Last Exile
Oshimeter
Synopsis
Two teenage vanship pilots named Claus and Lavie — think small, nimble aircraft — scrape by as couriers in a world where the sky is everything. Their world runs on Claudia Fluid, a mysterious substance that powers flight, and an organization called the Guild controls all of it with an iron grip. Things are already tense between the two warring nations below, but Claus and Lavie mostly stay out of it, delivering packages and trying not to get shot down. Then they take a job transporting a quiet little girl named Alvis to a legendary warship called the Silvana, and suddenly they're neck-deep in something much bigger than courier work.

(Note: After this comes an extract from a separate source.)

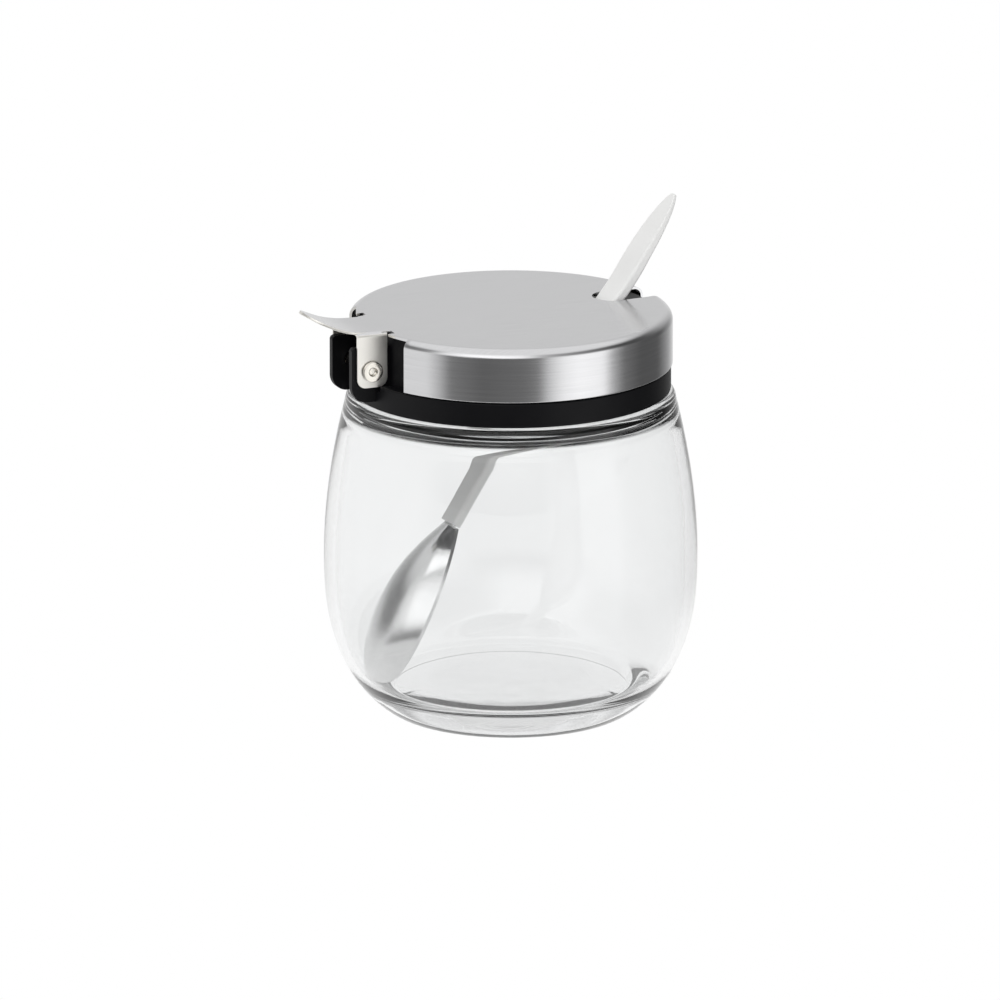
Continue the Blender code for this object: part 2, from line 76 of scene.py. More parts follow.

The setup feels like a dieselpunk fairy tale — 19th-century European aesthetics fused with dogfights and political intrigue, backed by a soundtrack that genuinely makes the world feel alive. The world-building is dense but rewarding, the kind where you slowly piece together how everything connects. If you loved the sky-wandering freedom of Eureka Seven or the retrofuturist atmosphere of Gargantia on the Verdurous Planet, Last Exile sits comfortably in that same space. It's a 26-episode TV series from 2003 by Gonzo, and it holds up — the aerial sequences still look good, and the story earns its slower moments. Give it three or four episodes before you decide.